What To Do When Your Dog Has an Accident

March 6, 2019

What To Do When Your Dog Has an Accident

Any dog owner knows that all dogs are prone to the occasional accident. Whether potty training, sick, or in an unfamiliar situation, you can expect small problems with even the best behaved animals.

Fear not! This widespread problem and there are many solutions to make cleaning, and life with your pet, a little easier.

dog and owner covered in dog poop and mud
Here are some ideas for simple clean up of accidents:

Tackle pee stains fast with an absorbent material

The key to avoiding long-lasting pee smell and discoloration is to act quickly, especially with carpets! Dabbing the spot with an absorbent material, like a sponge or paper towel, will prevent the moisture from leaking into the carpet pad or beneath the flooring.

Once the spot is completely dry or at least close, pairing an applicable household cleaner (carpet stain remover, for example) with an enzyme infused, odor removing agent (ask your local pet store), will easily remove a stain, and the invitation for your dog to revisit the spot.

Carefully lift poop when cleaning

While significantly more icky, poop is not all that much more complicated to clean than pee. Just be sure to pick up the poop with caution, as to not smear it and make matters worse. Once the solid matter is cleared, follow the same instructions as when cleaning pee, first using an available and appropriate household cleaning agent (and possibly some gloves), then an enzymatic cleaner to finish the job.

Avoid ammonia

As stated before, enzymatic dog cleaners can actually discourage your pet from returning to the same spot for a repeat offense. Ammonia-based cleaners should be avoided at all costs, as urine contains ammonia, and the residual odor could actually encourage your dog to use the same spot as a future potty.

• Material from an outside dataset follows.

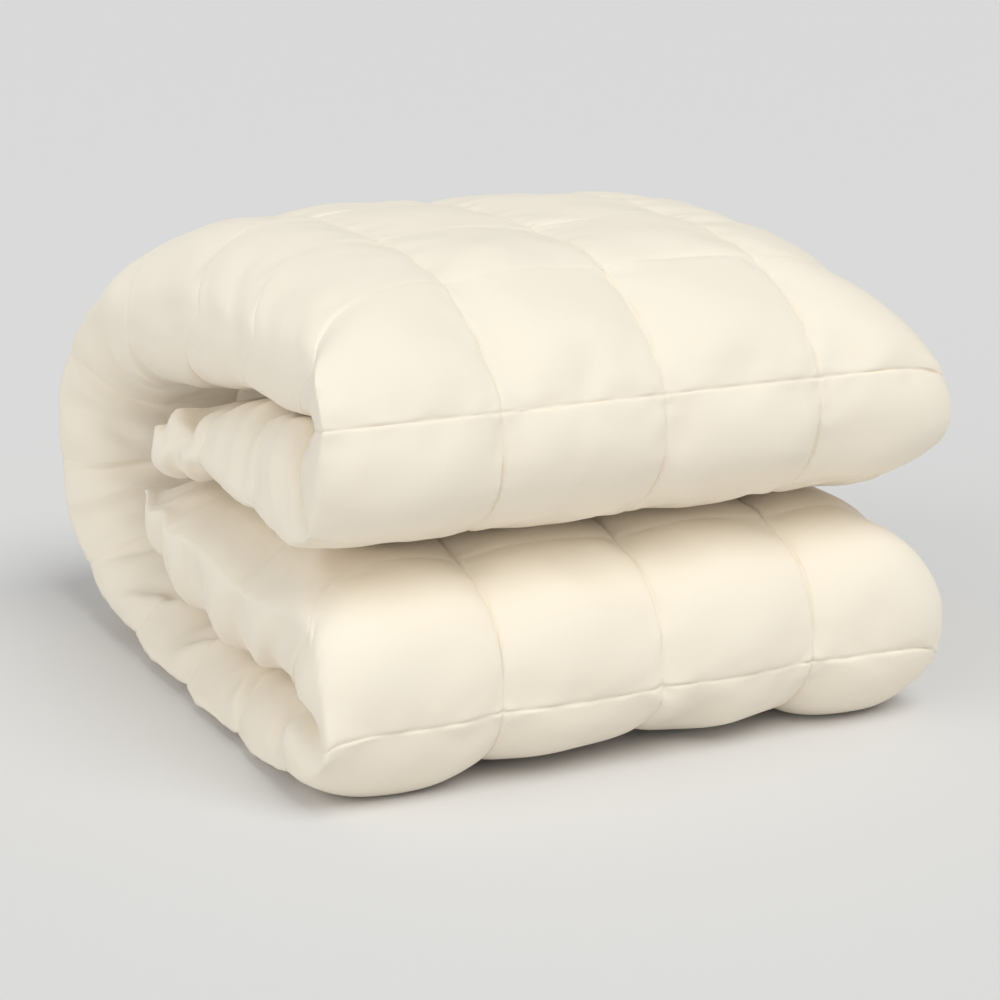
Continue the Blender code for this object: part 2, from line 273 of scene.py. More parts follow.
OUTSIDE_DENTS = (
    Dent(3.45, 1.55, 0.33, 0.60, -5, 0.1),
    Dent(3.30, 2.60, 0.30, 0.52, -5, 0.2),
    Dent(3.55, 3.30, 0.30, 0.45, -4, -0.2),
    Dent(4.55, 1.12, 0.68, 0.18, -5, 0.0),
    Dent(16.70, 1.70, 0.27, 0.36, -4, 0.2),
    Dent(15.60, 2.25, 0.30, 0.27, -4, 0.3),
    Dent(15.35, 0.55, 0.60, 0.75, 6, 0.0),
    Dent(15.25, 1.50, 0.60, 0.68, -5, 0.0),
    Dent(15.25, 2.50, 0.60, 0.68, -4, 0.0),
    Dent(15.35, 3.45, 0.60, 0.75, 5, 0.0),
    Dent(7.40, 2.40, 0.45, 0.45, -2, 0.1),
    Dent(0.40, 0.08, 0.60, 0.32, 10, 0.0),
)

INSIDE_DENTS = (
    Dent(7.20, 0.40, 1.60, 1.20, 9, 0.0),
    Dent(1.00, 0.40, 1.60, 1.20, -7, 0.0),
    Dent(18.6, 0.40, 2.00, 1.20, 9, 0.0),
    Dent(13.2, 0.50, 1.70, 1.10, -8, 0.0),
    Dent(2.35, 0.40, 0.21, 0.68, -4, 0.0),
    Dent(1.60, 0.45, 0.24, 0.75, 5, 0.2),
    Dent(0.70, 0.35, 0.24, 0.60, -6, -0.2),
    Dent(9.40, 0.40, 0.27, 0.68, -6, 0.1),
    Dent(10.60, 0.40, 0.27, 0.68, -6, 0.1),
    Dent(12.50, 0.40, 0.27, 0.68, -6, 0.0),
    Dent(18.50, 0.40, 0.27, 0.60, -4, 0.2),
    Dent(5.40, 0.15, 0.90, 0.32, 8, 0.0),
    Dent(16.75, 0.12, 0.60, 0.38, 9, 0.0),
    Dent(15.40, 0.12, 0.50, 0.35, 7, 0.0),
)

# Sharp folds and puckers, each a line between two places in rows and columns, with its half
# width and its height in millimetres.
Crease = namedtuple("Crease", "row column to_row to_column width height")

OUTSIDE_CREASES = (
    Crease(3.95, 1.45, 3.60, 1.50, 6, 2.0),      # under the upper front seam
    Crease(4.05, 1.50, 4.30, 1.62, 7, -2.0),
    Crease(3.90, 0.98, 3.55, 0.90, 7, -1.5),
    Crease(3.92, 2.02, 3.50, 2.12, 7, -1.5),
    Crease(16.0, 1.90, 15.70, 2.15, 8, 3.0),     # under the lower front seam
    Crease(15.95, 2.20, 15.60, 2.40, 9, -3.0),
    Crease(15.95, 2.85, 15.65, 2.65, 9, -2.5),
    Crease(16.1, 1.98, 16.45, 1.90, 7, -2.0),
    Crease(0.16, 0.02, 0.30, 0.20, 7, -4.5),     # the upper end's crumpled corner
    Crease(0.32, 0.00, 0.48, 0.22, 6, 4.0),
    Crease(0.60, 0.01, 0.55, 0.24, 8, -5.0),
    Crease(0.85, 0.00, 0.75, 0.22, 7, 3.5),
    Crease(1.10, 0.02, 0.95, 0.22, 8, -3.5),
    Crease(19.85, 0.03, 19.60, 0.16, 7, -4.0),   # the lower end's corner
    Crease(19.70, 0.01, 19.40, 0.24, 7, 3.0),
    Crease(19.50, 0.02, 19.20, 0.32, 12, -3.0),
)

INSIDE_CREASES = (
    Crease(0.04, 0.12, 0.40, 0.02, 8, -6.0),     # the upper end's crumpled corner
    Crease(0.16, 0.30, 0.60, 0.04, 8, 5.0),
    Crease(0.42, 0.40, 0.80, 0.03, 12, -9.0),
    Crease(1.25, 0.03, 1.30, 0.60, 18, 4.0),     # its top, fanned by its turn
    Crease(1.85, 0.42, 1.74, 0.03, 15, -8.0),
    Crease(2.40, 0.40, 2.34, 0.02, 24, 5.0),
    Crease(3.12, 0.18, 2.92, 0.01, 18, -11.0),
    Crease(19.72, 0.01, 19.76, 0.18, 12, 6.0),   # the lower end's side, puckered by its hem
    Crease(19.42, 0.01, 19.60, 0.18, 12, -8.0),
    Crease(19.10, 0.00, 19.24, 0.18, 12, 5.0),
    Crease(18.72, 0.00, 18.95, 0.16, 12, -8.0),
    Crease(18.36, 0.00, 18.56, 0.18, 11, 5.0),
    Crease(18.04, 0.00, 18.26, 0.16, 12, -8.0),
    Crease(17.68, 0.00, 17.84, 0.18, 11, 5.0),
    Crease(17.38, 0.01, 17.56, 0.16, 12, -7.0),
    Crease(17.08, 0.01, 17.10, 0.18, 10, 4.0),
    Crease(8.05, 0.02, 8.18, 0.32, 10, 5.0),     # the lip's fold over the bend
    Crease(8.52, 0.02, 8.72, 0.30, 20, -13.0),
    Crease(8.98, 0.03, 9.16, 0.45, 14, -7.0),    # the wall of the bend
    Crease(9.52, 0.22, 9.72, 0.34, 9, -8.0),
    Crease(10.12, 0.05, 10.04, 0.40, 11, -7.0),
    Crease(10.42, 0.03, 10.28, 0.42, 9, 7.0),
    Crease(11.05, 0.10, 11.20, 0.55, 14, -6.0),
    Crease(11.62, 0.02, 12.35, 0.32, 8, 9.0),    # the lower run's top, puckered along its hem
    Crease(11.70, 0.14, 12.20, 0.34, 10, -9.0),
    Crease(12.75, 0.06, 13.15, 0.25, 8, 7.0),
    Crease(12.68, 0.15, 12.95, 0.32, 10, -9.0),
    Crease(13.87, 0.03, 13.98, 0.26, 8, 9.0),
    Crease(13.70, 0.08, 13.78, 0.28, 9, -9.5),
    Crease(14.90, 0.02, 15.60, 0.12, 7, 7.0),
    Crease(14.78, 0.08, 14.90, 0.24, 9, -9.0),
)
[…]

Consider your dog’s health

Cleaning accidents is important, but preventative investigation of their causes is paramount. The cause of an accident may be obvious in cases like potty training, but older dogs may lose their ability to hold it based on health problems, and these should be addressed with a visit to the vet as soon as suspected!

The key to cleaning up after your dog is moving quickly as to not create long term smells and encourage your pet to revisit the same spot. If a problem persists, don’t punish, as fear often perpetuates problems of this kind. Rather, consider crates, indoor dog potties, or one of many other options for helping your dog along their journey to proper potty etiquette!